Material:
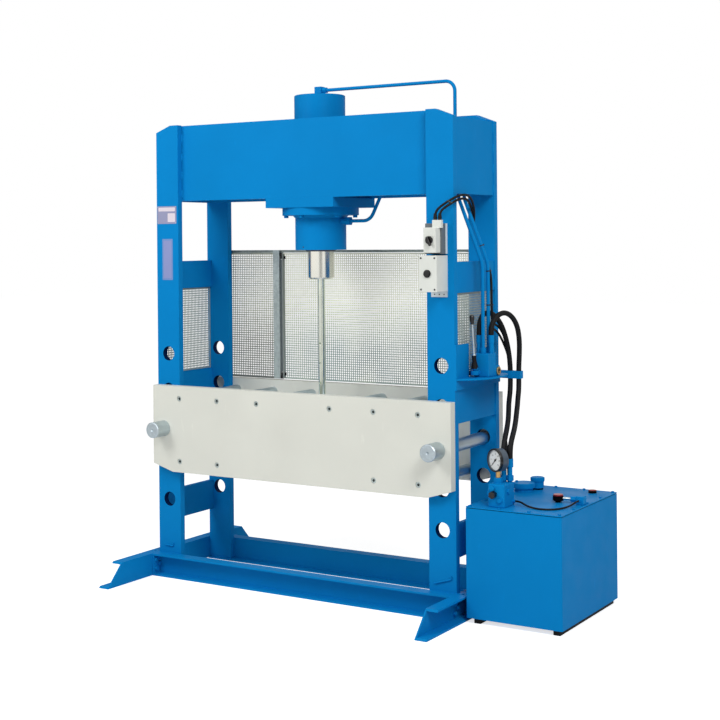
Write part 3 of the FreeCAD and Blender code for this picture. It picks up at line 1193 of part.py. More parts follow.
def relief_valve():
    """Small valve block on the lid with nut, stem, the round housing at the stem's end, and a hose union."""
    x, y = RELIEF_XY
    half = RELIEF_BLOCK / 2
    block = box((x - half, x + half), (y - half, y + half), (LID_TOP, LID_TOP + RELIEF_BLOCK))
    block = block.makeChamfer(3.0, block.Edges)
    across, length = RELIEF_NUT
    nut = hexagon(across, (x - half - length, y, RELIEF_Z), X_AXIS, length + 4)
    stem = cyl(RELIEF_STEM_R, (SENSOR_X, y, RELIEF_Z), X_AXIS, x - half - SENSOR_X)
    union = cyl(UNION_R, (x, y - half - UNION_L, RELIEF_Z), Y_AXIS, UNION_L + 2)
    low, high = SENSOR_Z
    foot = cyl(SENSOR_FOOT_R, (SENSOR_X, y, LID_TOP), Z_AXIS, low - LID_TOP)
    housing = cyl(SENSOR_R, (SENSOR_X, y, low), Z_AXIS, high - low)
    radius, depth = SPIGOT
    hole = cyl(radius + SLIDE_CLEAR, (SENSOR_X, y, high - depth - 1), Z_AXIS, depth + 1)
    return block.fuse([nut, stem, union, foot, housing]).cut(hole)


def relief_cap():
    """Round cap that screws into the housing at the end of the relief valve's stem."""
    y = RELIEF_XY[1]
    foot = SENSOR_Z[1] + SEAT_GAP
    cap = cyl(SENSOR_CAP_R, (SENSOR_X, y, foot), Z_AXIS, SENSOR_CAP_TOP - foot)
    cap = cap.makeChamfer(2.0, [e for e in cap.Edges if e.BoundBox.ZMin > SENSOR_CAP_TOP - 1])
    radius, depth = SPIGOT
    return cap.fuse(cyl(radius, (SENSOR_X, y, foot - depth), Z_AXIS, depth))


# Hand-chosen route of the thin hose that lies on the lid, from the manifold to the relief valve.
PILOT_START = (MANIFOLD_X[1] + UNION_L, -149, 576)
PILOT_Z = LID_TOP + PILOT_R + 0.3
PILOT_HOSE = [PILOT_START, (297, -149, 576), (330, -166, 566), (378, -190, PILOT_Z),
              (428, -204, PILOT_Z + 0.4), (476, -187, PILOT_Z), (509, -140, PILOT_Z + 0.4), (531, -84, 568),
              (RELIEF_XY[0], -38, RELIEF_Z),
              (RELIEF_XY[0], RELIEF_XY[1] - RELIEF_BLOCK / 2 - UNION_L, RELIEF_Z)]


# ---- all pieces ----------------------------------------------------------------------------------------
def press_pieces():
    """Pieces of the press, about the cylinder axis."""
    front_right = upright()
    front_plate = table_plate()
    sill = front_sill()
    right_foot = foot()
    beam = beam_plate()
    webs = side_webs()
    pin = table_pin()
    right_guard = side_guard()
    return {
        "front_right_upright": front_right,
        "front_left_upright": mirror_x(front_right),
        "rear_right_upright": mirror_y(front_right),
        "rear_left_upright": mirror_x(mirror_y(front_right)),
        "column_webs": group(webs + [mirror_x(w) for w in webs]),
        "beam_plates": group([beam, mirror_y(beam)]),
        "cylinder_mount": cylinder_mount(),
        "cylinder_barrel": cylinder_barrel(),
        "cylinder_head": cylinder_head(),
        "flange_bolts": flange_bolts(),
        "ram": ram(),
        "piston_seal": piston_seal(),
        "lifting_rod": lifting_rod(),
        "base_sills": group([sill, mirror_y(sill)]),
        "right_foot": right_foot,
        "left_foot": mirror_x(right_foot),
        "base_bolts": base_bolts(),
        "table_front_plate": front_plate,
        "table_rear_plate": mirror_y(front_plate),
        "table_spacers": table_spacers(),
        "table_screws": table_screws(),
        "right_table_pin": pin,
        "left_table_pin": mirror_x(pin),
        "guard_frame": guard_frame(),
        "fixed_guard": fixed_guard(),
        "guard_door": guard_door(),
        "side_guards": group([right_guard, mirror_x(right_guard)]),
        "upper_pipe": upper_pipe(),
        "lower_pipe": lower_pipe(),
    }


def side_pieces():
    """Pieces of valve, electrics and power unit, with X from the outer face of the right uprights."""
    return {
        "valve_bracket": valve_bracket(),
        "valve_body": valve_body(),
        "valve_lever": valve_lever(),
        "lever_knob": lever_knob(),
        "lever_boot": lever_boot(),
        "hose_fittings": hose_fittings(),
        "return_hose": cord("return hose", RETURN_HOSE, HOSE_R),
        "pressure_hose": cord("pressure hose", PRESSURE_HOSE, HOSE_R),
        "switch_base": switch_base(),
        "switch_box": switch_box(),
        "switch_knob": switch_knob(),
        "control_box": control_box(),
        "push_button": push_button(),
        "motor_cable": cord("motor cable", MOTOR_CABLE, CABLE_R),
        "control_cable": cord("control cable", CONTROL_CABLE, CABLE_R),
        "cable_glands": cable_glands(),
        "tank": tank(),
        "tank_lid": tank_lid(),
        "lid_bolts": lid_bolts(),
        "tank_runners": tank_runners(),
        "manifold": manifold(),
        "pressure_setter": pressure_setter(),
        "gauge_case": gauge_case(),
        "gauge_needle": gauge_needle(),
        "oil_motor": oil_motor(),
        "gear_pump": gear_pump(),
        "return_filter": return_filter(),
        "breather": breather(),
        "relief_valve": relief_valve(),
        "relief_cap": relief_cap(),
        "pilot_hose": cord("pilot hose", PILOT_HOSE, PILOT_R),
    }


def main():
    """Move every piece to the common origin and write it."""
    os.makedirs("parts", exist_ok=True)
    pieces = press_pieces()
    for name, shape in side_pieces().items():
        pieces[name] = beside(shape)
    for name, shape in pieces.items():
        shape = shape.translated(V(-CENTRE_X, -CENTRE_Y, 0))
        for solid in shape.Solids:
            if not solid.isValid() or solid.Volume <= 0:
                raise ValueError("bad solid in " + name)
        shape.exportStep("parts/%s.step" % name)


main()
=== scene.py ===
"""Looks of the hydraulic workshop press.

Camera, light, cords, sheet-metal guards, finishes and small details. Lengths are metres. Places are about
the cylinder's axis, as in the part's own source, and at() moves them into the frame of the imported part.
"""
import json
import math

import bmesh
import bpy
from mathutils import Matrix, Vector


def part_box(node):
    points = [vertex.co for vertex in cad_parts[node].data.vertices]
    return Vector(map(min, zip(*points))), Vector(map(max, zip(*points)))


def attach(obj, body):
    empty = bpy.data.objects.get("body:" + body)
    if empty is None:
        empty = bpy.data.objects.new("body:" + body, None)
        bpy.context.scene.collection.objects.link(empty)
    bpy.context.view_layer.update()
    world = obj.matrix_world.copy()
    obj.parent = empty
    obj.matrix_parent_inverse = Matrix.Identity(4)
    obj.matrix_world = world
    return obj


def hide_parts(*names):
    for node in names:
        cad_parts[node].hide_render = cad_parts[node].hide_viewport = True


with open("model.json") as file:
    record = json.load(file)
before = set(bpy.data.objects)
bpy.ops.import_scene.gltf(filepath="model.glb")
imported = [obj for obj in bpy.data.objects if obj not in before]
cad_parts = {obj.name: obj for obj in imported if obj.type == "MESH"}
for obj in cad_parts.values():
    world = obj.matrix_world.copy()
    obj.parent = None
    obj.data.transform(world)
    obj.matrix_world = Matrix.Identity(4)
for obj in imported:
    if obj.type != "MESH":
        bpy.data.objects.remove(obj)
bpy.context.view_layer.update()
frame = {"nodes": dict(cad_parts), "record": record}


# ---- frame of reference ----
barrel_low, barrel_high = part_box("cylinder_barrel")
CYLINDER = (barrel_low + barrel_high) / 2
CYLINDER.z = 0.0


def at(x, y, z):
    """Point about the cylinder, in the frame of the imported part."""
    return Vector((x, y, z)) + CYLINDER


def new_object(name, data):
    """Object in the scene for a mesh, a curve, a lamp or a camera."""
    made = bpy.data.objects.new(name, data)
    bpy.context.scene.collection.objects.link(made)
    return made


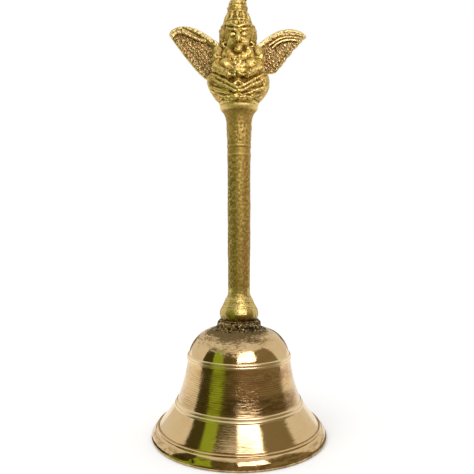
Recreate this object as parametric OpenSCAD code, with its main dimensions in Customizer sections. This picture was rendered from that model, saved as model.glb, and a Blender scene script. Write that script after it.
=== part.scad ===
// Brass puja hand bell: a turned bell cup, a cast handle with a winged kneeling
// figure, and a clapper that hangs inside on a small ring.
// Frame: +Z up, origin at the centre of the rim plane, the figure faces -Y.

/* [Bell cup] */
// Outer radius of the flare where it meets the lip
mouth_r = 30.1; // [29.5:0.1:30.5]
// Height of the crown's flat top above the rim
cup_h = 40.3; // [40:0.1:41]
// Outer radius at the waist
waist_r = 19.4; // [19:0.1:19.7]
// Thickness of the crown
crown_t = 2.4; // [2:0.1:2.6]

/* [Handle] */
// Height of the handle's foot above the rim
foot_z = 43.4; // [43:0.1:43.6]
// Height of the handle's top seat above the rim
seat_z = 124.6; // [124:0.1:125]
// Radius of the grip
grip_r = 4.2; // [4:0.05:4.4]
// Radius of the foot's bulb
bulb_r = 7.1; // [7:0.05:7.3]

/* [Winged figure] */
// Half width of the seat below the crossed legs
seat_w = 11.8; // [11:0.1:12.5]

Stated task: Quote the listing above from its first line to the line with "return cap.fuse(cyl(radius, (SENSOR_X, y, foot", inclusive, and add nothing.

Worked solution:
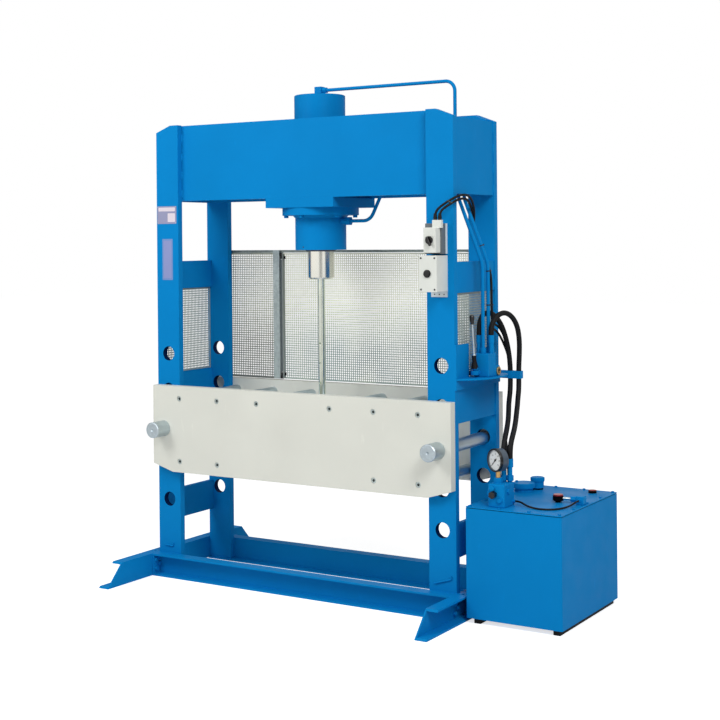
Write part 3 of the FreeCAD and Blender code for this picture. It picks up at line 1193 of part.py. More parts follow.
def relief_valve():
    """Small valve block on the lid with nut, stem, the round housing at the stem's end, and a hose union."""
    x, y = RELIEF_XY
    half = RELIEF_BLOCK / 2
    block = box((x - half, x + half), (y - half, y + half), (LID_TOP, LID_TOP + RELIEF_BLOCK))
    block = block.makeChamfer(3.0, block.Edges)
    across, length = RELIEF_NUT
    nut = hexagon(across, (x - half - length, y, RELIEF_Z), X_AXIS, length + 4)
    stem = cyl(RELIEF_STEM_R, (SENSOR_X, y, RELIEF_Z), X_AXIS, x - half - SENSOR_X)
    union = cyl(UNION_R, (x, y - half - UNION_L, RELIEF_Z), Y_AXIS, UNION_L + 2)
    low, high = SENSOR_Z
    foot = cyl(SENSOR_FOOT_R, (SENSOR_X, y, LID_TOP), Z_AXIS, low - LID_TOP)
    housing = cyl(SENSOR_R, (SENSOR_X, y, low), Z_AXIS, high - low)
    radius, depth = SPIGOT
    hole = cyl(radius + SLIDE_CLEAR, (SENSOR_X, y, high - depth - 1), Z_AXIS, depth + 1)
    return block.fuse([nut, stem, union, foot, housing]).cut(hole)


def relief_cap():
    """Round cap that screws into the housing at the end of the relief valve's stem."""
    y = RELIEF_XY[1]
    foot = SENSOR_Z[1] + SEAT_GAP
    cap = cyl(SENSOR_CAP_R, (SENSOR_X, y, foot), Z_AXIS, SENSOR_CAP_TOP - foot)
    cap = cap.makeChamfer(2.0, [e for e in cap.Edges if e.BoundBox.ZMin > SENSOR_CAP_TOP - 1])
    radius, depth = SPIGOT
    return cap.fuse(cyl(radius, (SENSOR_X, y, foot - depth), Z_AXIS, depth))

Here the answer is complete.